ANAHEIM, Calif. — The list of pitchers who have recorded double-digit strikeouts and allowed no more than one run through four consecutive starts is as short as it is distinguished. Since the earned run became an official stat in 1913, there have been only 10 of them: Sandy Koufax, Nolan Ryan, Ron Guidry, Hideo Nomo, Pedro Martinez, Randy Johnson, Corey Kluber, Chris Sale, Max Scherzer, and now, after recording 12 strikeouts and twirling six innings of one-run ball in the Los Angeles Angels’ 7-1 victory over the Houston Astros, Shohei Ohtani.
Four of the aforementioned pitchers (Koufax, Ryan, Martinez, Johnson) are in the Hall of Fame. Another (Scherzer) will be eventually. Four of the others (Guidry, Nomo, Sale, Kluber) were among the most accomplished pitchers of their respective eras. The most recent addition (Ohtani) might be more singularly talented than all of them.
Wednesday’s game, in which he combined a masterful pitching performance with a dominant offensive night, was only the latest example. Over the past 34 days, Ohtani — voted as the American League’s starting designated hitter in the upcoming All-Star Game but also selected as a pitcher — has a 0.45 ERA with 58 strikeouts in 39⅔ innings on the mound and is slashing .291/.395/.602 with eight home runs in 29 games in the batter’s box. All told, he has compiled an AL-leading 4.4 FanGraphs wins above replacement, putting him on track for a second consecutive MVP Award despite the Angels’ continual struggles.

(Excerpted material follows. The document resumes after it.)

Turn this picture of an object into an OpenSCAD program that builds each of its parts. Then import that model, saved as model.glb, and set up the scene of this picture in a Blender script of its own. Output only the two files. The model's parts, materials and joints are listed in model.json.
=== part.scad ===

“There’s Major League Baseball players that have been around for a long, long time that are in awe of what he’s doing,” Angels catcher Max Stassi said. “I am, too. It’s amazing, it’s great for the game. It’ll never be done, ever again, at this level.”
Ohtani entered his most recent start having gone 28⅔ consecutive innings without allowing an earned run, then struck out four of the first seven batters he faced. He lined a two-out triple into the right-field corner to score two runs in the bottom of the second, then returned to the mound in the top of the third and retired the side, at one point striking out Jose Altuve with a 100.6 mph fastball.

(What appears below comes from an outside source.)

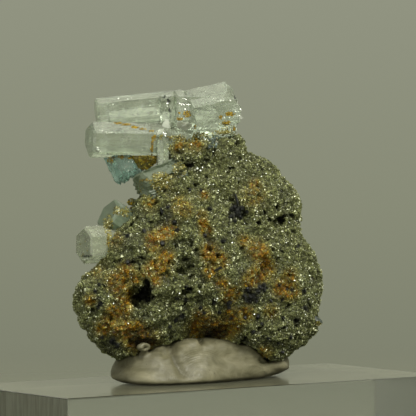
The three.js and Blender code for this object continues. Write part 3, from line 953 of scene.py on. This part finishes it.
# Slanting faces that bite into a broken end: tilt from the axis, turn about it, depth of the bite.
BROKEN_ENDS = {
    "upperRight": [(18, 176, 1.4), (20, 6, 1.3), (42, 275, 2.2)],
    "blue": [(20, 60, 0.5), (30, 250, 0.9)],
    "broken": [(24, 150, 0.8), (30, 265, 1.0)],
    "column": [(40, 180, 0.7)],
    "chip": [(42, 200, 0.9), (30, 20, 0.6)],
}
# How rough each broken end is, and how deep the etched steps of each side are.
HACKLE = {
    "upperRight": 1.0, "upperRightLow": 0.6, "blue": 1.8, "broken": 1.2, "column": 0.4, "stub": 0.3,
    "chip": 0.6,
}
ETCHED = {
    "upperRight": 0.05, "upperMiddle": 0.06, "broken": 0.24, "blue": 0.12, "stub": 0.10, "junction": 0.12,
}
LIGHTLY_ETCHED = 0.03
POINTS_PER_FACE = 14
RING_STEP = 0.5
STRIATION_DEPTH = 0.025
SEAM = 0.03  # gap between crystals of different tints that have grown together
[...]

The Astros, 21-6 since June 12, finally scored in the fourth, when Kyle Tucker walked, then stole second base and scored on a dribbler to right field off the bat of Yuli Gurriel. The Astros never scored again. Ohtani retired eight of the next 10 batters he faced, seven of them on strikeouts. The Astros entered with the third-lowest strikeout rate in the sport, but Ohtani induced whiffs on half of the swings that were taken against him — the vast majority of which came on his slider. He also reached base three times.
“It’s something special, when a guy comes out and competes on both sides of the ball and does what he does,” Angels outfielder Jo Adell said. “That definitely fires us up.”
The Angels (39-50) have won each of Ohtani’s past three starts but have lost 10 consecutive games started by somebody else. Since the start of June, they are 6-1 when Ohtani starts and 6-26 when anybody else does.
Ohtani emerged as a two-way threat last season, for a short-handed Angels team that couldn’t recover from the prolonged absences of Mike Trout and Anthony Rendon. Now, with the Angels on the verge of missing the postseason for the 12th time in the past 13 years, Ohtani seems to have taken his two-way prowess to another level, largely because of his noticeable improvements as a pitcher.
He can still reach triple digits with his fastball — Ohtani hit 100 mph on his on his 104th pitch on Wednesday — but he’s also commanding four other pitches, including a cutter, a splitter, a curveball and, most notably, a slider. Ohtani throws three different version of that slider, Stassi said, manipulating the depth and the velocity based on the hitter and the situation. Ohtani has thrown a slider 43% of the time over his past four starts, and opposing hitters have only a .264 OPS against it, going 4-for-33 with 19 strikeouts.
Ohtani has recorded double-digit strikeouts in all of those outings.
Only one other Angels pitcher accumulated 10-plus strikeouts in four straight starts: Ryan.
“I think he’s just in full control,” Stassi said. “It’s pretty obvious out there.”